Al contrario, puede parecer que existiera una ley que obligara a engañar. Se promete sin escrúpulo. No hay rubor en asegurar que lo que no pudo hacerse en años ahora sí que sí o que lo que otras administraciones negaron en seco de repente tendrá por fin el '3 en 1' que desatasque la situación.
Las campañas son ese territorio irredento donde, para el político, es difícil ganar algo y muy fácil perderlo. Un mal resbalón por el pasillo del tren de madrugada y todo el complejo entramado demoscópico al garete. Encima, en los tiempos de redes sociales, no hay más remedio que alimentar la caldera de la locomotora al minuto. Los candidatos se ven obligados a vivir en una hiperactividad sonriente a la que les empujan esos ignotos asesores.
Así se va tejiendo la agenda. Con sobresaltos por el camino según vaya pareciendo. Un Consejo de ministros en modo rifa o introducción de medidas sorprendentes como esa rapidísima oficina anti-ocupa regional.
Tendré mucha suerte, pero no conozco a nadie, que conozca a alguien al que le hayan ocupado su vivienda. No digo que no exista y pueda ser grave, pero da la sensación de que un día sales a comprar el pan y un malvado okupa agazapado en el rellano aprovecha y entra en tu casa y tampoco es eso.
Claro, es más fácil regalar entradas de cine o poner un número de teléfono que resolver otros problemas. Lo que sí conozco es mucha gente que no se explica cuando pasa por la caja del supermercado qué ha roto para pagar semejantes cantidades. Salmantinos que esperan y esperan por una consulta o los que tienen que irse, a su pesar, porque aquí nada se les ofrece (soy el único que vive aquí de mi pandilla de la infancia). Pagan una culpa que pueden repartirse amigablemente todas las administraciones.
De postre, los que vienen los fines de semana o los puentes a su ciudad ni siquiera pueden optar por el tren. Bueno está conseguir asiento.

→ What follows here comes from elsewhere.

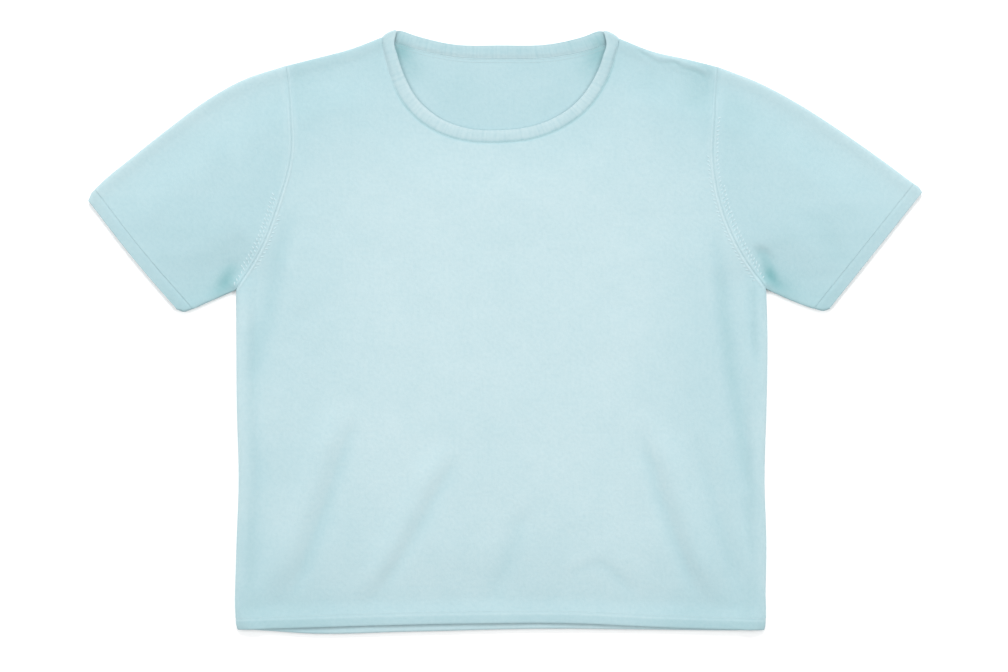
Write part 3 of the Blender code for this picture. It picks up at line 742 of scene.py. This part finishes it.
def yarnMaterial(name, shade):
    material, tree, surface = plainMaterial(name, yarn["roughness"])
    place = addNode(tree, "ShaderNodeTexCoord", {}, "Object")
    fibres = addNode(tree, "ShaderNodeTexNoise", {"Vector": place, "Scale": yarn["fibres"], "Detail": 2})
    stops = [(at, [shade * amount for amount in yarn[part]]) for at, part in ((0.3, "shade"), (0.7, "colour"))]
    textured(tree, surface, colourRamp(tree, fibres, stops), fibres, yarn)
    return material


stitchPattern = stitchRelief()
panelKnit = knitMaterial("panelKnit", 1.0)
bandKnit = knitMaterial("bandKnit", 0.96)
ribbedKnit = knitMaterial("ribbedKnit", 0.97, rungs=1.0)
seamYarn = yarnMaterial("seamYarn", 1.0)
hemYarn = yarnMaterial("hemYarn", yarn["inHem"])
# A darker copy of the yarn, painted shade for the stitches inside the neck
shadedInnerYarn = yarnMaterial("shadedInnerYarn", yarn["insideNeck"])


def dressed(piece, node, material, flat, area, restsOn):
    piece.data.materials.append(material)
    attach(piece, root)
    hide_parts(node)


# Body panels

panel = {
    "width": 504,
    "length": 636,  # up the side, the armhole and the shoulder
    "jointShares": (0.51, 0.85),  # of that length, at the underarm and the shoulder point
    "edgeSteps": {
        "upper": (0, 0.08, 0.3, 0.64, 1.1, 1.6, 2.2, 3.0, 4.0, 5.5, 7.5, 10, 13, 16.5),
        "lower": (0, 0.1, 0.35, 0.7, 1.1, 1.6, 2.6, 4.5, 8, 13),
    },
    "seamSteps": {
        "upper": (0, 0.03, 0.07, 0.14, 0.5, 1.0, 1.6, 2.4, 3.6, 5.2, 7.2),
        "lower": (0, 0.1, 0.22, 0.7, 2, 5),
    },
    "spacing": {"upper": 3.0, "lower": 5.5},
    "frontFlat": ((0.504, 0.545), 0.237),  # size and area of what shows, in metres
    "backFlat": ((0.504, 0.560), 0.252),
}


def evenly(start, end, size, spacing):
    count = max(1, round((end - start) * size / spacing))
    return np.linspace(start, end, count + 1)[1:]


def sharesAcross(steps, size, spacing, knots=()):  # steps in from both ends, in mm, and evenly between them
    near = np.array(steps) / size
    knots = [near[-1], *knots, 1 - near[-1]]
    spans = [evenly(start, end, size, spacing) for start, end in zip(knots, knots[1:])]
    return np.concatenate([near, *spans[:-1], spans[-1][:-1], 1 - near[::-1]])


def columnShares(piece, layer):
    return sharesAcross(piece["edgeSteps"][layer], piece["width"], piece["spacing"][layer])


def rowShares(layer):
    return sharesAcross(panel["seamSteps"][layer], panel["length"], panel["spacing"][layer], panel["jointShares"])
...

Lo del tren. Va más allá de un medio de transporte. Es un símbolo del abandono total, de la mentira (¡no hay maquinistas!), de la indiferencia. Y de la mezquindad. Estoy convencido de que la cuarta frecuencia (al menos) vuelve antes de las elecciones generales. Alguien ha decidido guardarse esa bala... Pero, cuidado, no pase que aparezca por el otoño tan contento y le suceda como al personaje de Orejudo: «No esperaba volver a verlo —confesó Helga tratando de aparentar normalidad—. Pensé que estaba muerto.» Y el tren acabe por ser una bala en el pie.